KUALA LUMPUR/MUMBAI -- Malaysia's IHH Healthcare held firm through months of jostling for control of loss-making Fortis Healthcare, clinging to hopes to access the Indian company's pool of medical professionals and the country's under-served private health care sector.
On Friday, the Fortis board approved the Malaysian premium health care provider's offer to acquire a 31.1% stake for 40 billion rupees ($585 million) through new share subscriptions. The subscription, by way of preferential allotment, will trigger a mandatory offer to purchase an additional stake of up to 26% in Fortis for at least 170 rupees per share, valuing the deal at $1.07 billion for a 57% stake.
"The acquisition of a controlling interest in Fortis will significantly increase our reach across the Indian subcontinent," Tan See Leng, IHH chief executive, said in a statement.
Demand in the health care sector is expected to grow rapidly under Prime Minister Narendra Modi's "Modicare" program, especially to improve conditions for the poor. India needs an additional 1.8 million beds to achieve two beds per 1,000 people by 2025, as well as 1.54 million new doctors.
The acquisition marks a shift in IHH's strategy, which has focused on growth through buying existing hospitals rather than building new ones. The group, which has had a presence in India since 2002, said it was drawn by the country's under-served health care market and huge talent pool of healthcare professionals.
Separately, IHH also offered to acquire Fortis' 26% stake in Chennai-based Fortis Malar Hospital for $16 million. The deals, which are subject to regulator and shareholder approval, are expected to be completed by the final quarter of 2018. IHH will keep the listings of Fortis and Fortis Malar on the Bombay Stock Exchange.
Despite Fortis' losses and investigations into fraud by top executives, IHH raised its bid from an initial 160 rupees per share in April to the price agreed on Friday, fending off a rival bid from a consortium led by Manipal Healthcare Enterprises.

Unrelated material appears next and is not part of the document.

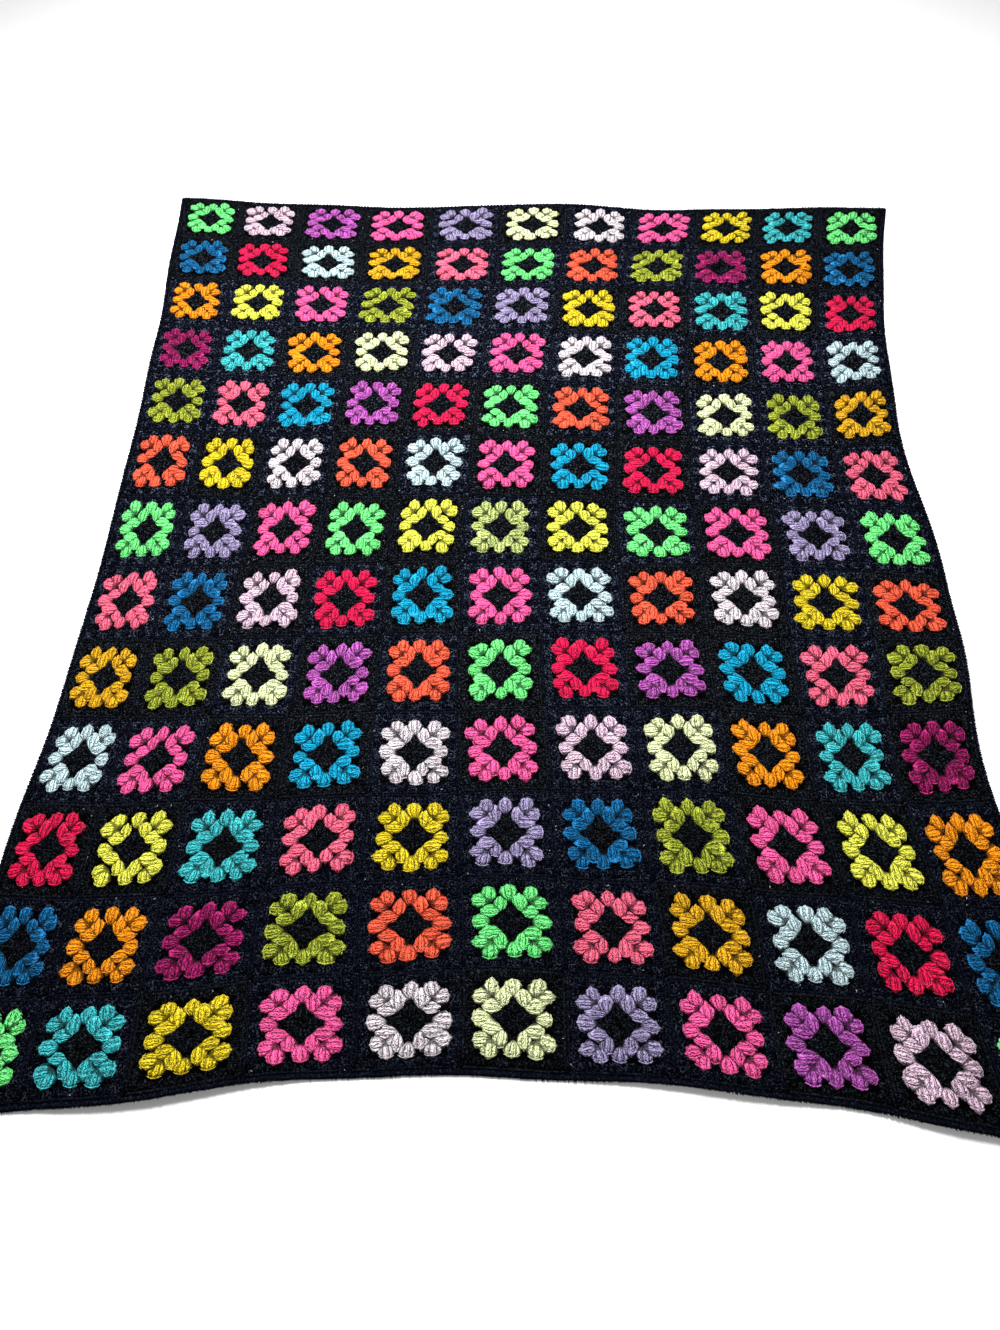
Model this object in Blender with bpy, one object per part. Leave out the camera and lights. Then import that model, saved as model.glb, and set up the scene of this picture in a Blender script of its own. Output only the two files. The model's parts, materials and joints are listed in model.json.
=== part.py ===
"""Granny square blanket, lying open on the floor.

Eleven crochet squares are joined into a row, thirteen rows are joined into the
blanket, and a narrow crocheted edging runs round it.  Each row of squares and each
side of the edging is one closed solid.  Units are metres, +Z is up, +X runs across
the blanket and +Y towards its first row.  The origin is on the floor, in the middle
of the blanket's footprint.
"""
from collections import namedtuple

import bpy
import numpy as np

# ---------------------------------------------------------------- driving dimensions
SQUARES_ACROSS = 11
ROWS = 13
SQUARE = 0.115
JOIN_GAP = 0.00035

# Thickness of a square's cloth, from its joins to its middle.
JOIN_THICKNESS = 0.0030
COLOUR_RING_THICKNESS = 0.0058
CENTRE_THICKNESS = 0.0040

# Places across one square, as a share of its side, where the cloth's height is set.
NEAR_RING = 0.19
MIDDLE = 0.50
FAR_RING = 0.81
STEPS = (0.0, NEAR_RING, MIDDLE, FAR_RING)

EDGING_RIM_THICKNESS = 0.0024
EDGING_CROWN_THICKNESS = 0.0040
EDGING_WIDTHS = {"top": 0.003, "bottom": 0.006, "left": 0.004, "right": 0.003}

MILLIMETRE = 0.001

# Handmade squares don't lie on an even grid.  Each section runs across the blanket, some
# rows down from its top edge, and gives how far in millimetres the cloth lies off the grid
# at the left edge, at the middle of every second square and at the right edge.
Section = namedtuple("Section",
                     "down left square_2 square_4 square_6 square_8 square_10 right")
SECTION_PLACES = (0.0, 1.5, 3.5, 5.5, 7.5, 9.5, 11.0)
PULLED_ACROSS = (
    Section(down=0, left=1, square_2=0, square_4=19, square_6=46,
            square_8=61, square_10=65, right=70),
    Section(down=2, left=18, square_2=11, square_4=19, square_6=30,
            square_8=31, square_10=31, right=26),
    Section(down=4.5, left=40, square_2=25, square_4=13, square_6=9,
            square_8=10, square_10=7, right=-6),
    Section(down=7, left=44, square_2=25, square_4=9, square_6=0,
            square_8=3, square_10=10, right=12),
    Section(down=9.5, left=42, square_2=18, square_4=11, square_6=11,
            square_8=15, square_10=8, right=-2),
    Section(down=11.5, left=25, square_2=3, square_4=13, square_6=28,
            square_8=33, square_10=35, right=30),
    Section(down=13, left=1, square_2=4, square_4=23, square_6=35,
            square_8=44, square_10=49, right=60),
)
PULLED_ALONG = (
    Section(down=0, left=3, square_2=-10, square_4=-19, square_6=-15,
            square_8=-20, square_10=-11, right=-7),
    Section(down=2, left=13, square_2=8, square_4=3, square_6=6,
            square_8=4, square_10=1, right=-1),
    Section(down=4.5, left=9, square_2=5, square_4=9, square_6=9,
            square_8=-1, square_10=-5, right=-1),
    Section(down=7, left=-23, square_2=-19, square_4=-9, square_6=0,
            square_8=-2, square_10=-4, right=-14),
    Section(down=9.5, left=-39, square_2=-31, square_4=-18, square_6=-6,
            square_8=2, square_10=-7, right=4),
    Section(down=11.5, left=-37, square_2=-34, square_4=-9, square_6=7,
            square_8=-2, square_10=-16, right=-29),
    Section(down=13, left=-38, square_2=-22, square_4=12, square_6=21,
            square_8=14, square_10=-13, right=-38),
)

# Where the cloth swells up off the floor: the place in squares across and rows down,
# the height in millimetres and the reach each way in squares.
Swell = namedtuple("Swell", "across down height reach_across reach_down")
SWELLS = (
    Swell(across=0.2, down=10.1, height=12, reach_across=1.7, reach_down=2.2),
    Swell(across=11.0, down=8.6, height=13, reach_across=1.6, reach_down=1.5),
    Swell(across=0.0, down=4.6, height=8, reach_across=1.4, reach_down=1.9),
    Swell(across=11.0, down=3.9, height=8, reach_across=1.3, reach_down=1.8),
    Swell(across=2.3, down=13.0, height=9, reach_across=1.6, reach_down=1.3),
    Swell(across=7.4, down=13.1, height=7, reach_across=1.5, reach_down=1.2),
    Swell(across=9.6, down=13.0, height=8, reach_across=1.1, reach_down=1.4),
    Swell(across=5.8, down=0.0, height=7, reach_across=1.9, reach_down=1.1),
)

# The joins waver a little, as hand sewing does: how far, and how quickly in radians a square.
WAVER = 0.0013
WAVER_DOWN = 2.9
WAVER_ACROSS = 3.3
WAVER_DRIFT = 0.8

YARN_COLOUR = (0.010, 0.012, 0.020, 1.0)
YARN_ROUGHNESS = 0.9


# ---------------------------------------------------------------- how the cloth lies
def smooth(knots, values, at):
    """Read a cubic curve through values at the knots, straight beyond the last ones."""
    knots = np.asarray(knots, dtype=float)
    values = np.asarray(values, dtype=float)
    slopes = np.gradient(values, knots, axis=0)
    if at <= knots[0]:
        return values[0] + (at - knots[0]) * slopes[0]
    if at >= knots[-1]:
        return values[-1] + (at - knots[-1]) * slopes[-1]
    first = int(np.searchsorted(knots, at, side="right")) - 1
    span = knots[first + 1] - knots[first]
    share = (at - knots[first]) / span
    rise = share * share * (3.0 - 2.0 * share)
    leave = share * (1.0 - share) ** 2
    arrive = share * share * (share - 1.0)
    blend = values[first] * (1.0 - rise) + values[first + 1] * rise
    return blend + span * (leave * slopes[first] + arrive * slopes[first + 1])


def pull(table, across, down):
    """Offset from the even grid in metres, at a place in squares across and rows down."""
    downs = [section.down for section in table]
    offsets = [section[1:] for section in table]
    at_line = smooth(downs, offsets, down)
    return MILLIMETRE * smooth(SECTION_PLACES, at_line, across)


def lie(across, down):
    """Place on the floor of a point of the cloth, before the blanket is centred."""
    x = (across - SQUARES_ACROSS / 2) * SQUARE + pull(PULLED_ACROSS, across, down)
    y = (ROWS / 2 - down) * SQUARE + pull(PULLED_ALONG, across, down)
    x += WAVER * np.sin(WAVER_DOWN * down + WAVER_DRIFT * across)
    y += WAVER * np.sin(WAVER_ACROSS * across + WAVER_DRIFT * down)
    return x, y


def lift(across, down):
    """Height of the cloth's underside over the floor."""
    height = 0.0
    for swell in SWELLS:
        reach = np.hypot((across - swell.across) / swell.reach_across,
                         (down - swell.down) / swell.reach_down)
        if reach < 1.0:
            height += swell.height * MILLIMETRE * (1.0 - reach * reach) ** 2
    return height


def outer_edge():
    """Places across and down along the blanket's outer edge, a quarter square apart."""
    left = -(JOIN_GAP + EDGING_WIDTHS["left"]) / SQUARE
    right = SQUARES_ACROSS + (JOIN_GAP + EDGING_WIDTHS["right"]) / SQUARE
    top = -(JOIN_GAP + EDGING_WIDTHS["top"]) / SQUARE
    bottom = ROWS + (JOIN_GAP + EDGING_WIDTHS["bottom"]) / SQUARE
    acrosses = [left] + step_places(0, SQUARES_ACROSS) + [right]
    downs = [top] + step_places(0, ROWS) + [bottom]
    edge = [(across, down) for across in acrosses for down in (top, bottom)]
    edge += [(across, down) for down in downs for across in (left, right)]
    return edge


def step_places(start, squares):
    """Places where the cloth's height is set, over a run of whole squares."""
    places = [start + square + step for square in range(squares) for step in STEPS]
    return places + [float(start + squares)]


def footprint_middle():
    """Middle of the box round the blanket's outer edge, on the floor."""
    corners = np.array([lie(across, down) for across, down in outer_edge()])
    return (corners.min(axis=0) + corners.max(axis=0)) / 2


# ---------------------------------------------------------------- solids
def square_thickness(across_step, down_step):
    """Thickness at a grid step of a square: thin joins, a raised ring, a low centre."""
    steps = (across_step % len(STEPS), down_step % len(STEPS))
    if 0 in steps:
        return JOIN_THICKNESS
    if steps == (STEPS.index(MIDDLE), STEPS.index(MIDDLE)):
        return CENTRE_THICKNESS
    return COLOUR_RING_THICKNESS


def closed_patch(name, acrosses, downs, thickness, middle, material):
    """Make one closed solid over a grid of places, with its own thickness at each."""
    columns = len(acrosses)
    lines = len(downs)
    undersides = []
    uppers = []
    for down_step, down in enumerate(downs):
        for across_step, across in enumerate(acrosses):
            x, y = np.array(lie(across, down)) - middle
            z = lift(across, down)
            undersides.append((x, y, z))
            uppers.append((x, y, z + thickness(across_step, down_step)))

    top_side = len(undersides)
    faces = []
    for line in range(lines - 1):
        for column in range(columns - 1):
            far_left = line * columns + column
            near_left = far_left + columns
            faces.append((far_left, far_left + 1, near_left + 1, near_left))
            faces.append(tuple(top_side + corner for corner in
                               (near_left, near_left + 1, far_left + 1, far_left)))
    rim = ([column for column in range(columns)]
           + [line * columns + columns - 1 for line in range(1, lines)]
           + [(lines - 1) * columns + column for column in range(columns - 2, -1, -1)]
           + [line * columns for line in range(lines - 2, 0, -1)])
    for corner, following in zip(rim, rim[1:] + rim[:1]):
        faces.append((corner, top_side + corner, top_side + following, following))

    mesh = bpy.data.meshes.new(name)
    mesh.from_pydata(undersides + uppers, [], faces)
    mesh.update()
    mesh.materials.append(material)
    solid = bpy.data.objects.new(name, mesh)
    bpy.context.collection.objects.link(solid)
    return solid


def yarn_material(name):
    """Matt dark crochet yarn."""
    material = bpy.data.materials.new(name)
    material.use_nodes = True
    shader = material.node_tree.nodes["Principled BSDF"]
    shader.inputs["Base Color"].default_value = YARN_COLOUR
    shader.inputs["Roughness"].default_value = YARN_ROUGHNESS
    shader.inputs["Metallic"].default_value = 0.0
    material.diffuse_color = YARN_COLOUR
    return material


def make_rows_of_squares(middle):
    """One solid for each row of joined squares, a join's gap from the next row."""
    material = yarn_material("square_yarn")
    half_gap = JOIN_GAP / 2 / SQUARE
    acrosses = step_places(0, SQUARES_ACROSS)
    for row in range(ROWS):
        downs = step_places(row, 1)
        downs[0] += half_gap
        downs[-1] -= half_gap
        closed_patch(f"row_of_squares_{row + 1:02d}", acrosses, downs,
                     square_thickness, middle, material)


def make_edging(middle):
    """Four sides of crocheted edging; the far and near sides run past the others."""
    material = yarn_material("edging_yarn")
    gap = JOIN_GAP / SQUARE
    reach = {side: gap + width / SQUARE for side, width in EDGING_WIDTHS.items()}

    def across_profile(inner, outer):
        return [inner, (inner + outer) / 2, outer]

    def crowned(step):
        return EDGING_CROWN_THICKNESS if step == 1 else EDGING_RIM_THICKNESS

    full_width = ([-reach["left"]] + step_places(0, SQUARES_ACROSS)
                  + [SQUARES_ACROSS + reach["right"]])
    closed_patch("edging_top", full_width, across_profile(-reach["top"], -gap),
                 lambda across_step, down_step: crowned(down_step), middle, material)
    closed_patch("edging_bottom", full_width,
                 across_profile(ROWS + gap, ROWS + reach["bottom"]),
                 lambda across_step, down_step: crowned(down_step), middle, material)
    full_length = step_places(0, ROWS)
    closed_patch("edging_left", across_profile(-reach["left"], -gap), full_length,
                 lambda across_step, down_step: crowned(across_step), middle, material)
    closed_patch("edging_right",
                 across_profile(SQUARES_ACROSS + gap, SQUARES_ACROSS + reach["right"]),
                 full_length,
                 lambda across_step, down_step: crowned(across_step), middle, material)


def main():
    """Empty the scene and build the blanket."""
    for item in list(bpy.data.objects):
        bpy.data.objects.remove(item, do_unlink=True)
    middle = footprint_middle()
    make_rows_of_squares(middle)
    make_edging(middle)


if __name__ == "__main__":
    main()
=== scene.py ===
"""Looks of the granny square blanket: yarns, clusters, joins, edging and the studio."""
import json
import logging
import math
from dataclasses import dataclass
from enum import Enum
from typing import NamedTuple, Sequence

import bpy
import numpy as np
from mathutils import Matrix, Vector

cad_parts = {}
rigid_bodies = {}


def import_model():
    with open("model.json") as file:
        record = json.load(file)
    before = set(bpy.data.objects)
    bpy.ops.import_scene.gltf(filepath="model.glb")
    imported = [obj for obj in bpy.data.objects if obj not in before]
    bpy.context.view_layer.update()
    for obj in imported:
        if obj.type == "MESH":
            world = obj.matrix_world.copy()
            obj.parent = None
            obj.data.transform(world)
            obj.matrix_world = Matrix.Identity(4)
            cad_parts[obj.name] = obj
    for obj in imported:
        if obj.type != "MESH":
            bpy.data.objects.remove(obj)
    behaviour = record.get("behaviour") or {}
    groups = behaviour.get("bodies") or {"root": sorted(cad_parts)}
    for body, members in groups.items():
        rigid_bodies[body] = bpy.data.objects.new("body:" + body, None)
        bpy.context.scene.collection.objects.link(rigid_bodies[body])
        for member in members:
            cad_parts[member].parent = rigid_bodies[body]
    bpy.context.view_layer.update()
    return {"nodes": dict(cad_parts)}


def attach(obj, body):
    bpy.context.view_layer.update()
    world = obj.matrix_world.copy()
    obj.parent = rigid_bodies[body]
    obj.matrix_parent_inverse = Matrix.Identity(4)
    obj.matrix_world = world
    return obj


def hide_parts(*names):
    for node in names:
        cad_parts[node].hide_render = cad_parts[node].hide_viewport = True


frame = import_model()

log = logging.getLogger("granny_square_blanket")

BODY = "root"
MILLIMETRE = 0.001
# Shares of a short strand's length at its two ends and its middle.
THREE_ALONG = np.array([-0.5, 0.0, 0.5])
QUARTER_TURN = math.pi / 2

Flat = tuple[float, float]
Place = tuple[float, float, float]
Colour = tuple[float, float, float, float]
Socket = bpy.types.NodeSocket
Material = bpy.types.Material
Mesh = bpy.types.Mesh
Array = np.ndarray
Value = Socket | float | str | Colour
Hand = np.random.Generator


# ------------------------------------------------------------------ how the cloth lies
class Section(NamedTuple):
    """How far in millimetres a section across the blanket lies off the even grid."""

    down: float
    left: float
    square_2: float
    square_4: float
    square_6: float
    square_8: float
    square_10: float
    right: float


class Swell(NamedTuple):
    """One low swell of the cloth: place in squares, height in millimetres, reach in squares."""

    across: float
    down: float
    height: float
    reach_across: float
    reach_down: float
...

CIMB Research said the offer was a "fair deal" considering the value that could be unlocked over the next two years.
According to the Confederation of Indian Industry, Indian health care, one of the country's fastest-growing sectors, is expected to be worth $275 billion in the next 10 years. Much of this growth can be attributed to the infusion of private equity and foreign investment such as that from IHH.
"If we are able to win the asset, it will give us one shot at really completing our India platform," Tan said last month.
In 2017, India contributed 6% to IHH's revenue through its investments in Continental Hospitals and Global Hospitals. The Fortis purchase will boost this to 24%, said the group. It will expose IHH to larger markets in northern India, expanding the group's foothold which is currently predominantly in the south, and to a lesser extent in the east and west. Currently the second largest health care player in India by number of hospitals, Fortis operates a network of 34 hospitals with 4,600 beds across India, Dubai, Mauritius and Sri Lanka.
In terms of revenue, joining with Fortis will position IHH close to India's leading health care provider Apollo Hospital Enterprise.
Fortis' strength in cardiology medicine also compliments IHH's specialty in multi-organ transplants and treating gastrointestinal diseases.
The Indian government currently allocates around 1% of its $2.6 trillion gross domestic product to healthcare, but aims to increase that to 2.5% by 2025 under a new National Health Policy.
In February, the government announced the Ayushman Bharat National Health Protection Scheme, touted as Modicare, to cover hospitalization costs of up to 500,000 rupees for each "poor" family every year. The move would benefit around 500 million people, according to Indian Finance Minister Arun Jaitley, who allocated 12 billion rupees to the program.
But before tapping the Modicare demand, IHH will need to put Fortis' house in order. "The first step for us is to put a business plan in place," said Bhavdeep Singh, Fortis CEO.
Fortis logged a loss after tax of 10 billion rupees in the fiscal ended Mar. 31, compared to a profit after tax of 4.21 billion rupees a year earlier. In addition, it is being investigated by regulatory authorities in India due to a number of red flags raised by its auditors.
India is one of the four areas that IHH considers a "home market," as well as Malaysia, Singapore and Turkey. The health care group -- Asia's largest by market capitalization -- operates over 10,000 beds in 49 hospitals across nine countries.